I started taking an interest in how neighbourhoods were represented on maps about twenty years ago, and I started a sort of campaign to revive what was by then the almost forgotten neighbourhood of 'Harringay'. In addition to setting up this website (which was motivated by social concerns not ones of nomenclature), I wrote (way too much) about Harringay on Wikipedia and then set to work on Google Maps when it was more open to editing by any Tom, Dick or Harry. It took me four years for me to get Harringaydegined and appearing on Google Maps. I then went to work on Apple Maps. Sadly, Google and some other online mappers seem since to have rowed back from showing many neighbourhood names on their maps. Both Crouch End and Harringay have disappeared from Google Maps, but still return search results. The area outline I defined for Harringay persists, but the name has gone.

Google's policy on this matter is very strange. The names of some sub-neighbourhoods still show, whilst others are hidden - go figure. For example (following local precedent)  I also added the 'Harringay Warehouse District' which, although since edited several times by other 'editors', has been allowed to survive to this day.

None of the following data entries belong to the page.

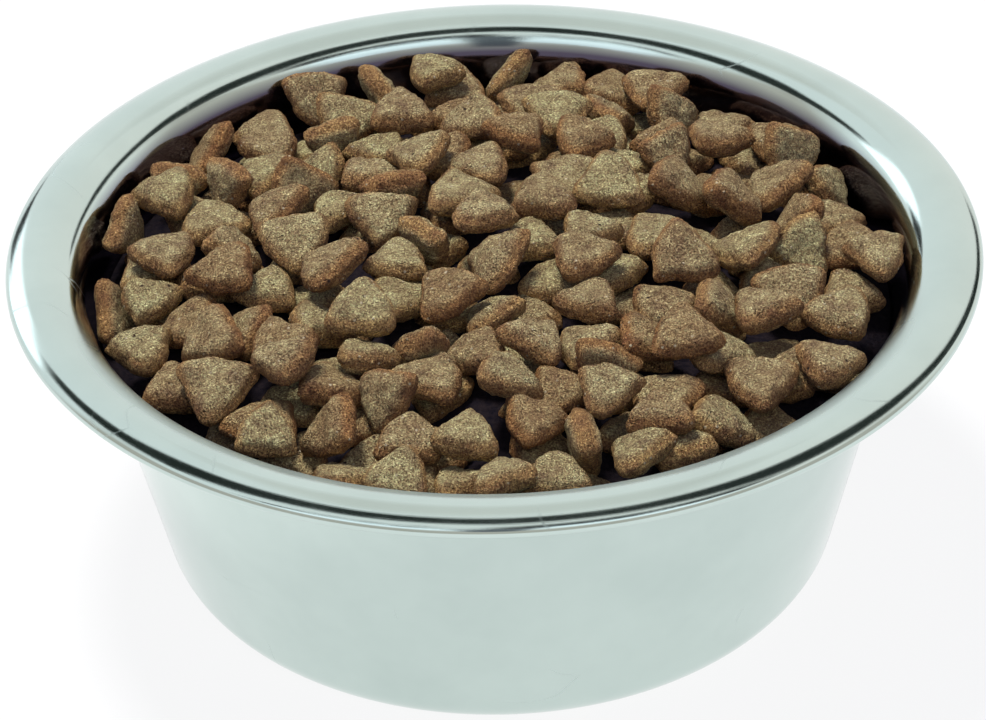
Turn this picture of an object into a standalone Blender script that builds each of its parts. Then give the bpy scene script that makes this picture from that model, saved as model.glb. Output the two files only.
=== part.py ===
"""A stainless-steel pet bowl with a wide rolled rim, heaped with dry kibble.

Metres, +Z up. The origin is on the bowl's axis, on the surface that it stands on.
"""

import math

import bmesh
import bpy
import numpy as np
from mathutils import Vector

# Driving dimensions of the bowl
RIM_DIAMETER = 0.176
BOWL_HEIGHT = 0.0645
SHEET = 0.0006
RIM_ROLL_RADIUS = 0.009
RIM_ROLL_END = math.radians(32)
HEM_RADIUS = 0.001
HEM_TURN = math.radians(150)
WALL_TAPER = math.radians(12.2)
BASE_CORNER_RADIUS = 0.008

# Driving dimensions of the kibble
KIBBLE_WIDTH = 0.0126
KIBBLE_THICKNESS = 0.0064
SIDE_ARC = 2.0
SHOULDER = 0.74

# Driving dimensions of the heap
HEAP_RISE = 0.0035
HEAP_EDGE_DROP = 0.0028
TOP_LAYERS_DEPTH = 0.0120
CORE_SINK = 0.0026
LEAST_GRIP = 0.0008
FUSED_OVER_DOME = 0.0022
LOOSE_OVER_DOME = 0.0044

# Clearances
SEAT_GAP = 0.0003
FUSED_GAP = -0.0004
RAISE_STEP = 0.00005
LOWER_STEP = 0.0002
MOST_LOWERED = 0.0030
LEAST_SHARED = 0.0001
SHARE_STEPS = 60

# How far round a kibble its own shape and its neighbours reach
PATCH_REACH = 0.75 * KIBBLE_WIDTH
NEIGHBOUR_REACH = 1.5 * KIBBLE_WIDTH

# How the heap is filled
SEED = 29
GRID_STEP = 0.00075
BED_KIBBLES = 64
MOST_FILLERS = 40
SPOTS_TRIED = 300
LEANS_TRIED = 12
MISSES_ALLOWED = 8
NUDGE = 0.0012
NUDGES_TRIED = 24
SWAY = math.radians(6)
SWAYS_TRIED = 12
LEAN_SPREAD = math.radians(36)
STEEPEST_LEAN = math.radians(84)

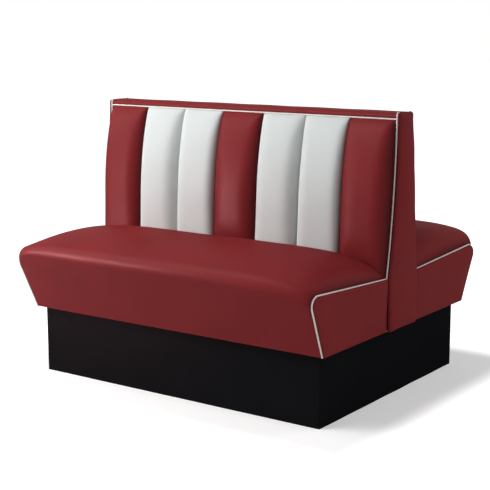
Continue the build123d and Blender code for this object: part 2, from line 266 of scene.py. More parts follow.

About ten years ago, in the last period when any T, D or H  could define a neighbourhood, I noticed that the area between the west end of West Green Road and Turnpike Lane Station had no name. Aware of the historic precedent in the use of 'Duckett's Green', I defined the orphaned area and used the historic epithet for it.

Quite why Google have allowed this one and the 'Harringay Warehouse District' to survive but not Harringay and Crouch End is strange  - I can only guess that at the time it was to avoid the issue of map-edit wars.

A few years after adding the area, I noticed that estate agents had started marketing properties in Duckett's Green and that it was starting to be taken up in use elsewhere.

It's an odd story of how the name is in use today, but it's not a confected name and wasn't revived to drive gentrification. You can blame me and my odd concern with the survival of historic place names!